Scalability of the computational tools
The availability of faster and cheaper genotyping tools, coupled with considerable accuracy of imputation routines, has led to denser genotyping on more individuals. The dramatic increase in the number of gene–SNP pairs in eQTL analysis is thus creating serious impediments in computational and memory requirements, and it is infeasible to store the test statistics for all gene–SNP pairs. The challenge of potential scalability of the eQTL tools to bigger datasets thus becomes an important consideration. The R/qtl and snpMatrix packages store all test statistics in memory. Therefore, to analyze a large dataset, the user must apply the packages to one portion of the data at a time, manually filtering and aggregating the results. As we detailed above, Qxpak.5 and SNPster are not suitable for datasets of a large size. By contrast, we judge that Plink, Merlin, eMap, FastMap and Matrix eQTL can be more readily applied to large datasets, as they can filter the associations based on a user-defined significance threshold.
Input data formats
Although there are some commonalities in the data formats, for the most part, each tool has its own specific file format requirements.
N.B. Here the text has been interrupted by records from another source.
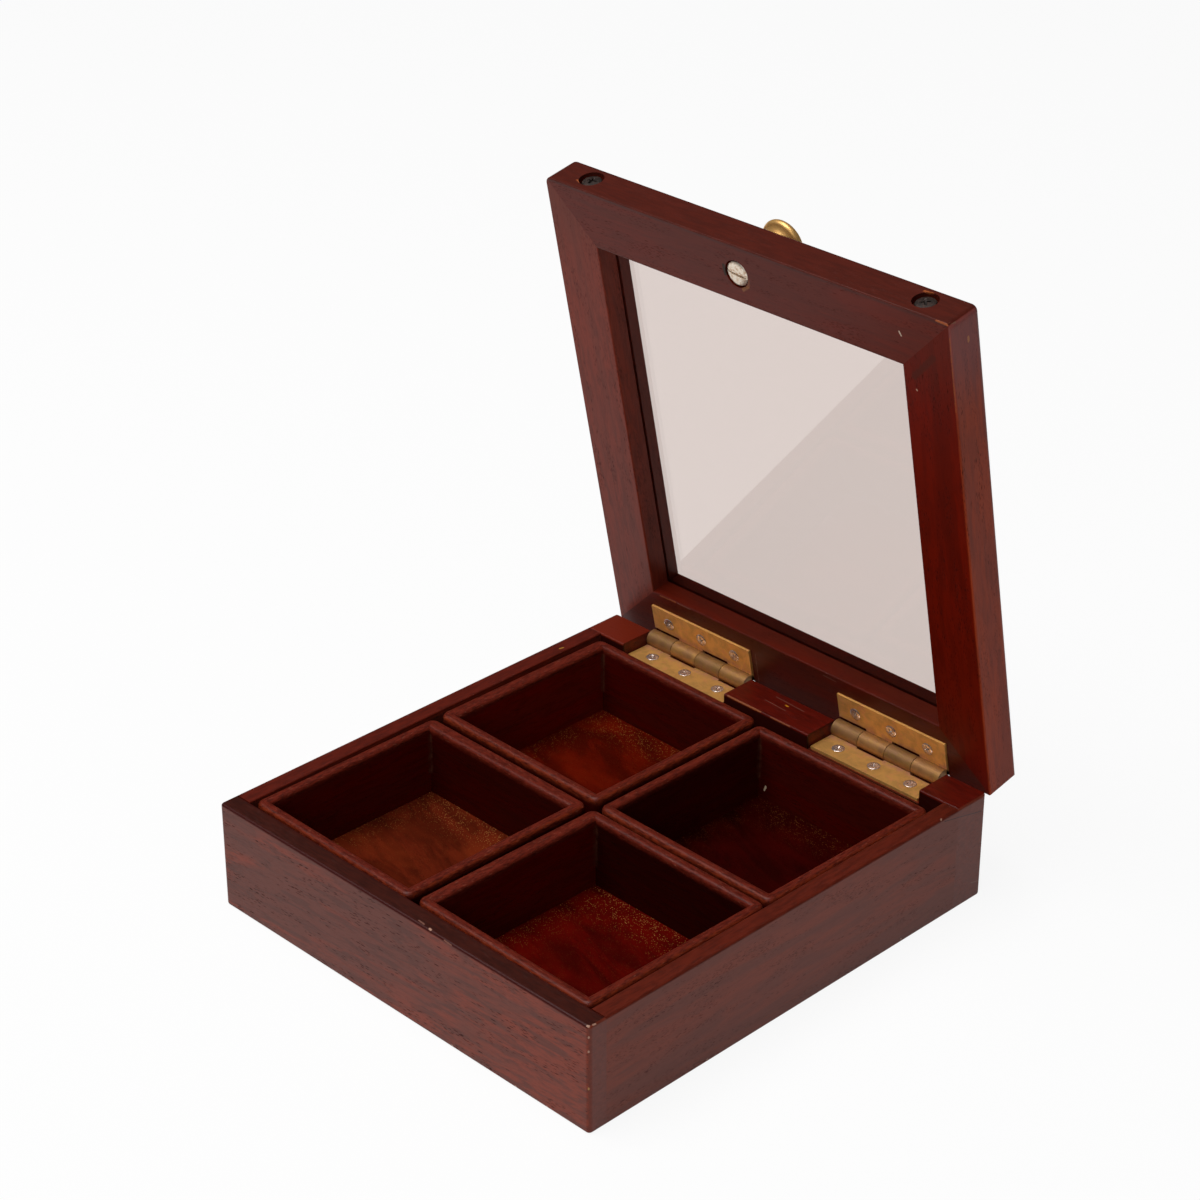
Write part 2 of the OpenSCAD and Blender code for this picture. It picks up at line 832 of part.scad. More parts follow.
tray_wall(front_left, 0);  // front_left_tray_front
tray_wall(front_left, 1);  // front_left_tray_right
tray_wall(front_left, 2);  // front_left_tray_back
tray_wall(front_left, 3);  // front_left_tray_left
tray_floor(front_left);  // front_left_tray_floor

tray_wall(rear_left, 0);  // rear_left_tray_front
tray_wall(rear_left, 1);  // rear_left_tray_right
tray_wall(rear_left, 2);  // rear_left_tray_back
tray_wall(rear_left, 3);  // rear_left_tray_left
tray_floor(rear_left);  // rear_left_tray_floor

tray_wall(rear_right, 0);  // rear_right_tray_front
tray_wall(rear_right, 1);  // rear_right_tray_right
tray_wall(rear_right, 2);  // rear_right_tray_back
tray_wall(rear_right, 3);  // rear_right_tray_left
tray_floor(rear_right);  // rear_right_tray_floor

tray_wall(front_right, 0);  // front_right_tray_front
tray_wall(front_right, 1);  // front_right_tray_right
tray_wall(front_right, 2);  // front_right_tray_back
tray_wall(front_right, 3);  // front_right_tray_left
tray_floor(front_right);  // front_right_tray_floor
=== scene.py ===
import math

import bpy
from mathutils import Matrix, Vector


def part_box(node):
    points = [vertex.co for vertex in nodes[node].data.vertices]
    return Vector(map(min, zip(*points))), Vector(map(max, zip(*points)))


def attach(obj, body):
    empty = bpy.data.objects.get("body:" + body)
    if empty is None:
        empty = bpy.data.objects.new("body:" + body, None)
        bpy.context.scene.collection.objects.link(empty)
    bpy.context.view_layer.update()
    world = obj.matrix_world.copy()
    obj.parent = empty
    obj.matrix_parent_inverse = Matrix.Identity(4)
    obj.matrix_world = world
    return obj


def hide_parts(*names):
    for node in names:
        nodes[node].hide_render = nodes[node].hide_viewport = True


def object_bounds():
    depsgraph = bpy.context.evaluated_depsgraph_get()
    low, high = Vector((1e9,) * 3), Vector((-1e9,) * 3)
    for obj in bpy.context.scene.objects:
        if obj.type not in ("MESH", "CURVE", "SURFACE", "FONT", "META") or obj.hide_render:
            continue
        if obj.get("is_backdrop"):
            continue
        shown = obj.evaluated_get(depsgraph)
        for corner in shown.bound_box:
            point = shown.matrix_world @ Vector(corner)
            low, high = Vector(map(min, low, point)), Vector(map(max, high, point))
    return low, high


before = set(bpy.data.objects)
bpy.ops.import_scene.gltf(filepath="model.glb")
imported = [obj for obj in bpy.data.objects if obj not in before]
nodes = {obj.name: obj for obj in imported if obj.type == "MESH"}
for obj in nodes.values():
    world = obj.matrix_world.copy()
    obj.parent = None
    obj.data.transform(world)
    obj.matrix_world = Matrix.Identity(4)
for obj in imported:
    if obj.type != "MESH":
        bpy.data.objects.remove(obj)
cad_low, cad_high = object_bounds()
mm = 0.001


# ---------------------------------------------------------------- Table and light
# The box stands on a plain pale table top. A large soft lamp hangs over it, a weak one stands
# in front, and the room round it is dim. The camera looks down at the front right corner.
class Dye:
    """A socket in a finish's nodes. Sums and products of sockets add Math nodes."""

    def __init__(self, tree, socket):
        self.tree, self.socket = tree, socket

    def add(self, kind, settings=(), sockets=(), out=0):
        """Adds a node of a type, with its settings first and then its sockets' values or links."""
        node = self.tree.nodes.new("ShaderNode" + kind)
        for name, value in dict(settings).items():
            setattr(node, name, value)
        for name, value in dict(sockets).items():
            if isinstance(value, Dye):
                self.tree.links.new(value.socket, node.inputs[name])
            else:
                node.inputs[name].default_value = value
        return Dye(self.tree, node.outputs[out])

    def maths(self, operation, *others):
        return self.add("Math", {"operation": operation}, enumerate((self, *others)))

    def vector(self, operation, *others, out=0):
        return self.add("VectorMath", {"operation": operation}, enumerate((self, *others)), out)

    def __add__(self, other):
        return self.maths("ADD", other)

    def __sub__(self, other):
        return self.maths("SUBTRACT", other)

    def __mul__(self, other):
        return self.maths("MULTIPLY", other)

    def step(self, low, high):
        """0 at low and 1 at high, with a smooth rise between them. High may be the lesser."""
        rise = high > low
        ends = {"From Min": min(low, high), "From Max": max(low, high),
                "To Min": 0.0 if rise else 1.0, "To Max": 1.0 if rise else 0.0}
        return self.add("MapRange", {"interpolation_type": "SMOOTHSTEP"}, {"Value": self, **ends})

    def mix(self, low, high):
        """The colour low where this share is 0, and high where it is 1."""
        shades = [shade if isinstance(shade, Dye) else (*shade, 1) for shade in (low, high)]
        return self.add("Mix", {"data_type": "RGBA"}, {0: self, 6: shades[0], 7: shades[1]}, 2)

    def moved(self, turn=(0, 0, 0), shift=(0, 0, 0), scale=(1, 1, 1)):
        return self.add("Mapping", {}, {
            "Vector": self, "Location": shift, "Rotation": turn, "Scale": scale})

    def noise(self, scale, detail=2.0, rough=0.5, distort=0.0, out=0):
        return self.add("TexNoise", {}, {
            "Vector": self, "Scale": scale, "Detail": detail, "Roughness": rough,
            "Distortion": distort}, out)

    def cells(self, scale, out=0):
        return self.add("TexVoronoi", {}, {"Vector": self, "Scale": scale}, out)

    def axis(self, number):
        return self.add("SeparateXYZ", {}, {"Vector": self}, number)


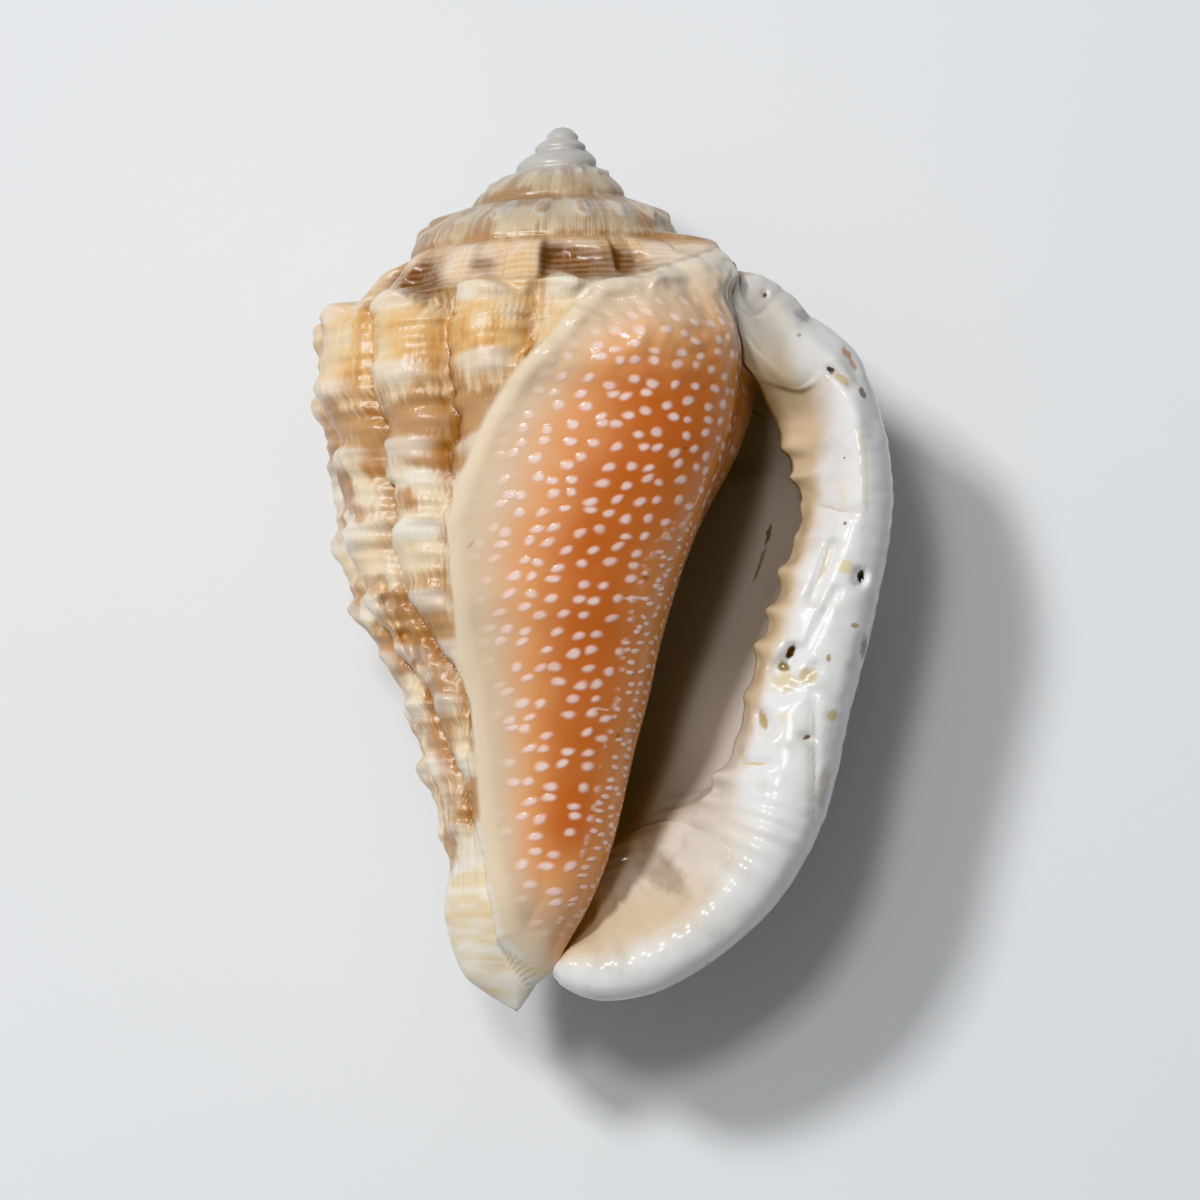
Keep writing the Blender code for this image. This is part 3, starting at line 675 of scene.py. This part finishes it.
class Graph:
    """Adds nodes to a material in short calls; a value is a number, a colour or another node's output."""

    def __init__(self, tree):
        self.tree = tree

    def add(self, kind, inputs, **settings):
        node = self.tree.nodes.new(kind)
        for name, value in settings.items():
            setattr(node, name, value)
        for key, value in inputs.items():
            if isinstance(value, bpy.types.NodeSocket):
                self.tree.links.new(value, node.inputs[key])
            else:
                node.inputs[key].default_value = value
        return node

    def math(self, operation, *values):
        return self.add("ShaderNodeMath", dict(enumerate(values)), operation=operation).outputs[0]

    def times(self, *values):
        result = values[0]
        for value in values[1:]:
            result = self.math("MULTIPLY", result, value)
        return result

    def plus(self, *values):
        result = values[0]
        for value in values[1:]:
            result = self.math("ADD", result, value)
        return result

    def less(self, value):
        """1 minus the value."""
        return self.math("SUBTRACT", 1.0, value)

    def vector(self, operation, *values):
        node = self.add("ShaderNodeVectorMath", dict(enumerate(values)), operation=operation)
        return node.outputs["Value" if operation in ("LENGTH", "DISTANCE") else "Vector"]

    def read(self, name, output="Fac"):
        return self.add("ShaderNodeAttribute", {}, attribute_name=name).outputs[output]

    def between(self, value, low, high, to_low=0.0, to_high=1.0):
        """A smooth step from to_low at low to to_high at high."""
        inputs = {"Value": value, "From Min": low, "From Max": high, "To Min": to_low, "To Max": to_high}
        return self.add("ShaderNodeMapRange", inputs, interpolation_type="SMOOTHSTEP").outputs[0]

    def mix(self, first, second, share):
        return self.add("ShaderNodeMix", {0: share, 6: first, 7: second}, data_type="RGBA").outputs[2]

    def noise(self, at, scale, detail=2.0, output="Fac"):
        return self.add("ShaderNodeTexNoise", {"Vector": at, "Scale": scale, "Detail": detail}).outputs[output]

    def cells(self, at, scale, random=1.0, feature="F1"):
        inputs = {"Vector": at, "Scale": scale, "Randomness": random}
        return self.add("ShaderNodeTexVoronoi", inputs, feature=feature, voronoi_dimensions="2D").outputs[0]

    def stretch(self, at, x, y, z=1.0):
        return self.vector("MULTIPLY", at, (x, y, z))

    def split(self, at):
        node = self.add("ShaderNodeSeparateXYZ", {0: at})
        return node.outputs[0], node.outputs[1]

    def waves(self, value, spacing):
        """Smooth waves from 0 to 1 with the given spacing."""
        return self.math("MULTIPLY_ADD", self.math("SINE", self.times(value, 2 * np.pi / spacing)), 0.5, 0.5)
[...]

Plink takes three files as input: .MAP, with the SNP location locations; .PED, with pedigree information and genotype; and a phenotype file with expression data. Merlin requires three different input files: .MAP, with SNP locations; .PED, with pedigree information, genotype and phenotype; and a .DAT file with annotation for the .PED file. Matrix eQTL, FastMap, R/qtl and eMap can accept data in simple-matrix format with expression and genotype data in separate files. The files must have one SNP/gene per line. FastMap can also accept HapMap and transposed Plink format. R/qtl also supports transposed input files with one sample per line. Qxpak.5 input files include: .PAR, with model parameters; .MKR, with genotypes; .DAT, with expression; and .PED, with pedigree information. While most other tools accept tab-delimited files, Qxpak.5 requires the values to be space-delimited, and also treats zeros in input files as missing values, so that the user must replace zero values with a specific small value (0.000001).